The future of teaching will not hinge on which form of intelligence prevails but on how well they collaborate. The ultimate purpose of AI in education is not to replace human wisdom, but to extend it: to give educators the means to see further and students the opportunity to think more deeply.

We must be clear about what we are building. The promise of shared intelligence is not merely better test scores or faster learning. It is the possibility of education that truly sees each learner, that adapts not just to what they know but to who they are. It is the chance to scale empathy, to make personalized attention sustainable, to ensure that no student is invisible in a crowded classroom or lost in a massive online course. Shared intelligence means that the benefits of individualized instruction (the adaptation, the patience, the tailored explanation) can reach thousands, while the wisdom that comes only from human experience (the encouragement, the reframing, the moral guidance) remains irreplaceable.

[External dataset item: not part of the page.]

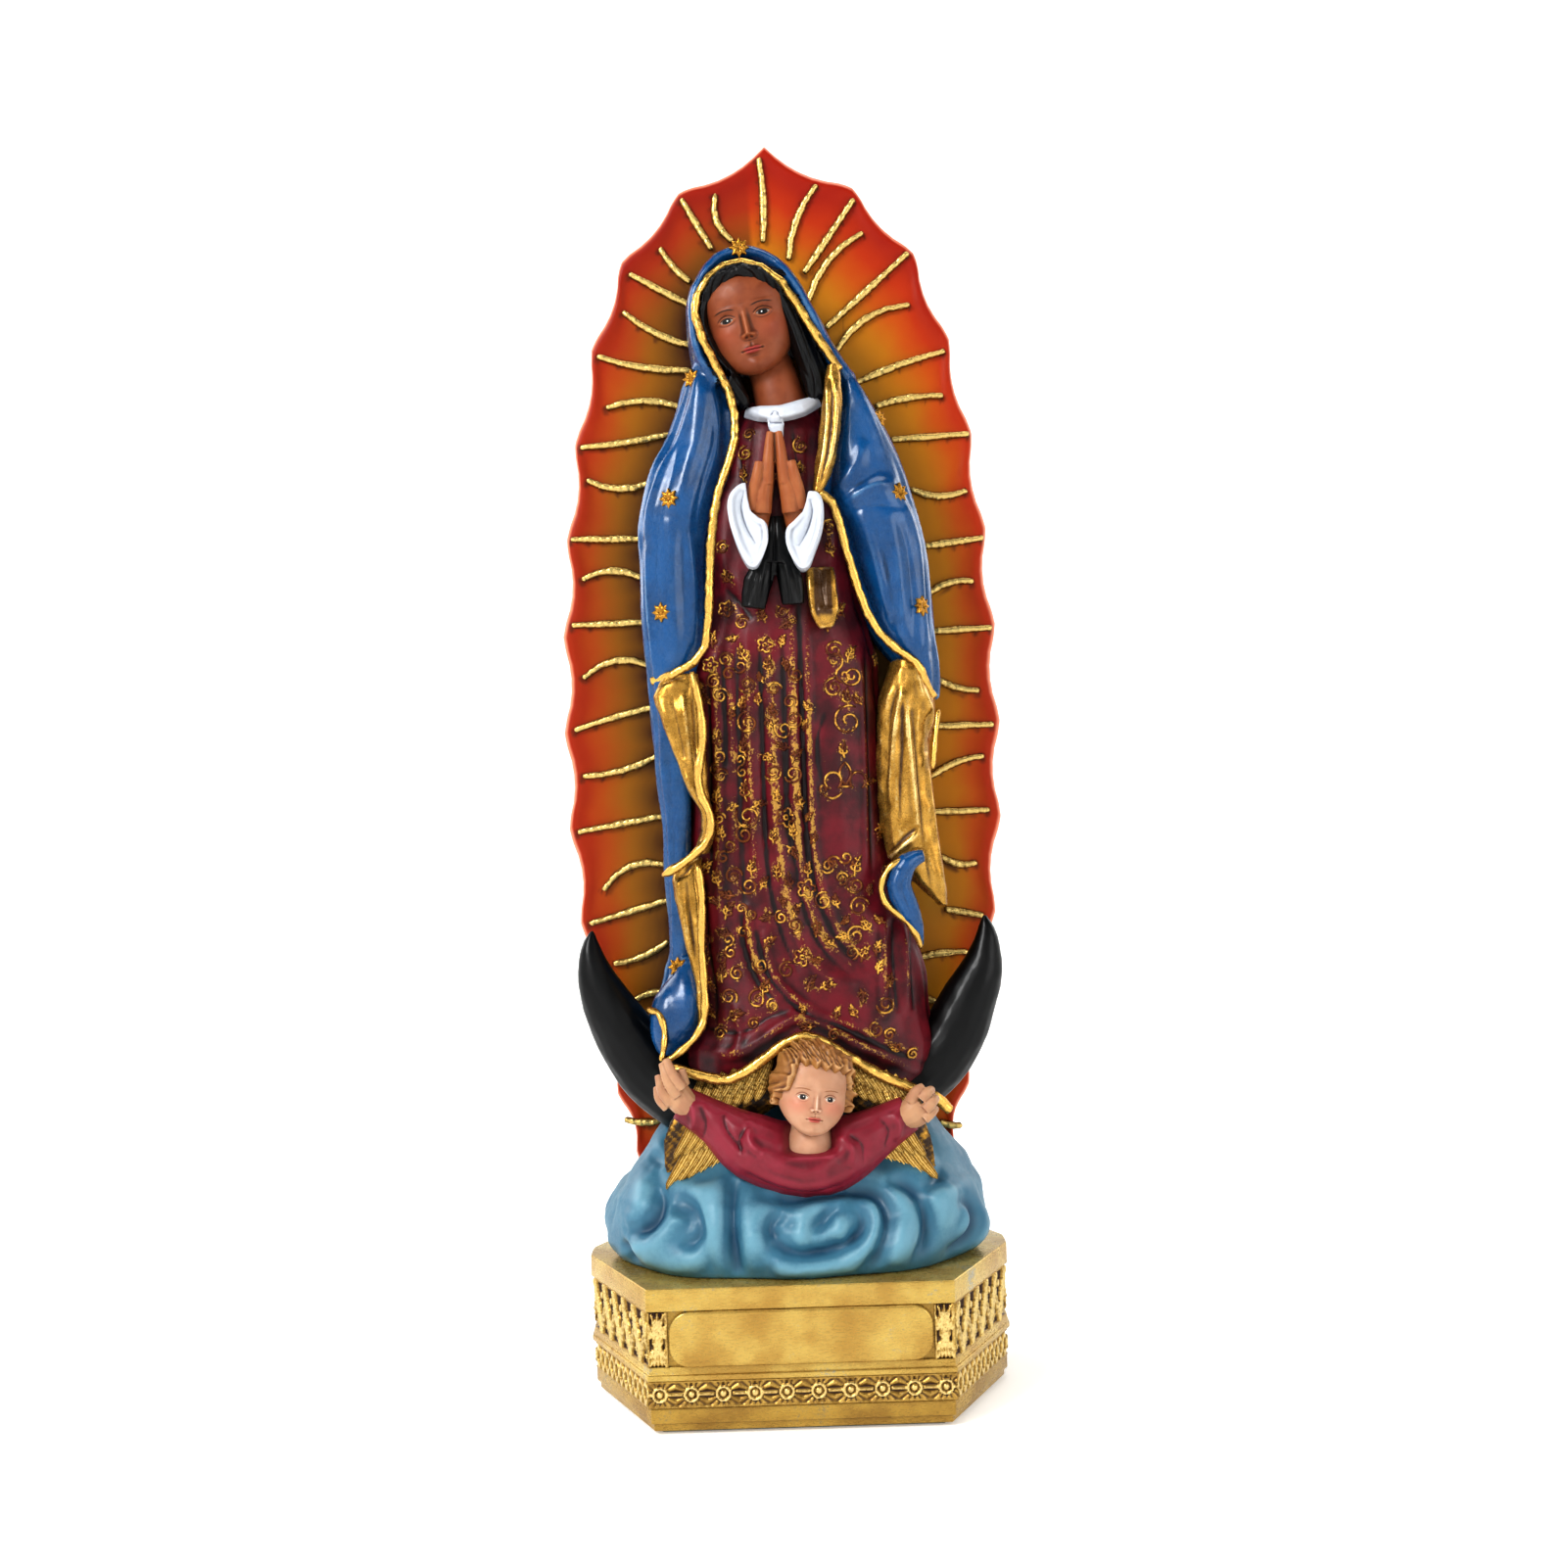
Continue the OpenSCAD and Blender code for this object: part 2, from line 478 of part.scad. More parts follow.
// one row a ray: [inner x, inner z, outer x, outer z, bend], straight ones to the tips
left_rays = [[-1, 276, -1.4, 296.6, -0.6], [-8.6, 276.4, -12.4, 288, 2],
    [-13.8, 274.6, -20.8, 287, 0], [-19.4, 266.6, -26.4, 275, 0.6],
    [-19.6, 260.8, -34.2, 269, 0], [-17.9, 250.4, -36, 259.6, 1.4],
    [-20, 244.6, -42.6, 248.8, 1], [-23, 235.8, -40.8, 236, -1.6],
    [-25.6, 229, -47.4, 226.4, 0.4], [-30.6, 217.2, -46, 218.2, 1.8],
    [-33.6, 203.4, -50.4, 203.8, 0], [-33.6, 193.8, -48, 193.8, -2],
    [-32.8, 182.8, -50.8, 182.6, 0], [-31.6, 171.8, -48.4, 169.6, -3],
    [-30.6, 162, -50.8, 156.8, -0.4], [-30.6, 150, -49.2, 145.4, 1.2],
    [-30, 135, -50.8, 131.8, 0], [-29.6, 123, -45, 117.4, -3],
    [-29.2, 114.4, -48.6, 109.2, 0], [-29.6, 104.2, -43, 99.2, 1],
    [-30.6, 92, -38.6, 90, -0.6], [-33, 60.4, -41.4, 61, 0.6]];
right_rays = [[5.2, 271.4, 12.6, 289.6, 1.6], [9, 268, 21.6, 285.6, 0],
    [9.6, 260.6, 23.6, 277.4, 2.4], [14, 254.2, 34.6, 272, 0],
    [16, 248, 34.6, 259.2, 3], [20.6, 240.2, 42.8, 247.4, 0.6],
    [25.6, 234.4, 42, 236.4, 0.8], [29.2, 226, 48.2, 226.8, 0],
    [33.6, 213.6, 47.2, 212.8, -1.6], [36.4, 199.4, 50.8, 201, 0],
    [37.2, 187.8, 48, 190.4, 1.2], [37.2, 178.4, 52.2, 178.8, 0],
    [37, 167.6, 48.6, 163.4, -1], [36.8, 155, 51.8, 155, 0],
    [35.6, 142.4, 49.2, 147.4, 1], [36.4, 134, 50, 134, 0],
    [38.2, 123, 46.6, 121.2, -1.2], [38.6, 110, 47.8, 108.2, 0],
    [31.4, 98.4, 43.6, 99.4, 0.4], [31.2, 88, 36, 87, 0.6], [35.6, 58, 40.8, 57, -0.4]];

// a tapered ridge on the panel that bends sideways by the given amount
module ray(row) {
    run = [row[2] - row[0], row[3] - row[1]];
    across = [-run[1], run[0]] / norm(run);
    limb([for (t = [0, 0.25, 0.5, 0.75, 1])
        let (off = 4 * row[4] * t * (1 - t), half = ray_w * (0.32 + 0.18 * sin(180 * min(t * 1.2, 1))))
        [row[0] + run[0] * t + across[0] * off, panel_front,
         row[1] + run[1] * t + across[1] * off, half, ray_h]], 6, 1);
}

module sunburst_rays() color("gold") {
    for (row = left_rays)
        ray(row);
    for (row = right_rays)
        ray(row);
}

module panel_dowels() color("silver") for (z = [110, 200])
    translate([0, 17, z + rise])
        rotate([90, 0, 0])
            cylinder(d = dowel_d, h = 12);

felt_pad();
plinth_foot();
plinth_core();
plinth_moulding();
plinth_top();
plinth_beads();
plinth_lattice();
plinth_leaves();
name_plate();
base_dowels();
cloud();
angel_tunic();
angel_head();
angel_hair();
angel_left_hand();
angel_right_hand();
angel_left_wing();
angel_right_wing();
crescent_left_horn();
crescent_right_horn();
gown();
gown_hem_trim();
mantle_left_side();
mantle_right_side();
mantle_hood();
mantle_left_corner();
mantle_right_corner();
mantle_trim();
mantle_stars();
lining_left_upper();
lining_left_lower();
lining_right();
lining_lapel();
sleeve_lining();
madonna_head();
madonna_hair();
collar();
left_cuff();
right_cuff();
praying_hands();
sash_ribbon();
sunburst_panel();
sunburst_rays();
panel_dowels();
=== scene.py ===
import math

import bmesh
import bpy
import numpy as np
from mathutils import Matrix, Vector
from mathutils.bvhtree import BVHTree
from mathutils.kdtree import KDTree


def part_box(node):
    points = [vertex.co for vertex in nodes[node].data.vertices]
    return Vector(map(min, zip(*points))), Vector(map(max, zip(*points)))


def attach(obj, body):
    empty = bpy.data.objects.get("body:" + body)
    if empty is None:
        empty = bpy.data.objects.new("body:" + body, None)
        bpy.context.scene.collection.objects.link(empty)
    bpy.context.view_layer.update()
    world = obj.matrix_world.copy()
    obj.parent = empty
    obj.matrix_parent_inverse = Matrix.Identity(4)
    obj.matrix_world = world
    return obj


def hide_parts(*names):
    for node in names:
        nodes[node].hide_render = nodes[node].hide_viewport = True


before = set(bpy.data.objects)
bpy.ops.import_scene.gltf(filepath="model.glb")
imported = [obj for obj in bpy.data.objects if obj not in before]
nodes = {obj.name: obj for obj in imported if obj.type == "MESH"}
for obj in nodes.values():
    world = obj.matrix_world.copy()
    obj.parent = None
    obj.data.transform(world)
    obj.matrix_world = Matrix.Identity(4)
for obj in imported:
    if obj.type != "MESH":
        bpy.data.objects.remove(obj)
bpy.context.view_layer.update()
mm = 0.001
coarse = 1.0
rng = np.random.default_rng(12)

# tools shared by all the pieces


def alone(obj):  # makes one object the only selected one, and active
    bpy.ops.object.select_all(action="DESELECT")
    obj.select_set(True)
    bpy.context.view_layer.objects.active = obj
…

This is not a distant future. It is happening now, in classrooms where teachers use AI to identify struggling students before they give up, where adaptive systems provide practice tailored to individual needs, where educators reclaim time once spent on administrative tasks and invest it in the human work that machines cannot do. The question is not whether this convergence will continue, but whether we will shape it intentionally or let it unfold by accident.

As education enters this new epoch, one truth remains constant: learning has always been a shared act of discovery. Now, the circle of discovery has widened to include new partners in thought. When human insight meets artificial understanding, the result is not competition but harmony: the creation of an educational experience that honors both what makes us human and what enables us to build tools that amplify our humanity. The accurate measure of success will not be whether machines can teach, but whether they help us become better teachers, better learners, and ultimately, better thinkers. Ultimately, intelligence (whether human or artificial) matters only to the extent that it helps us understand ourselves and the world more fully.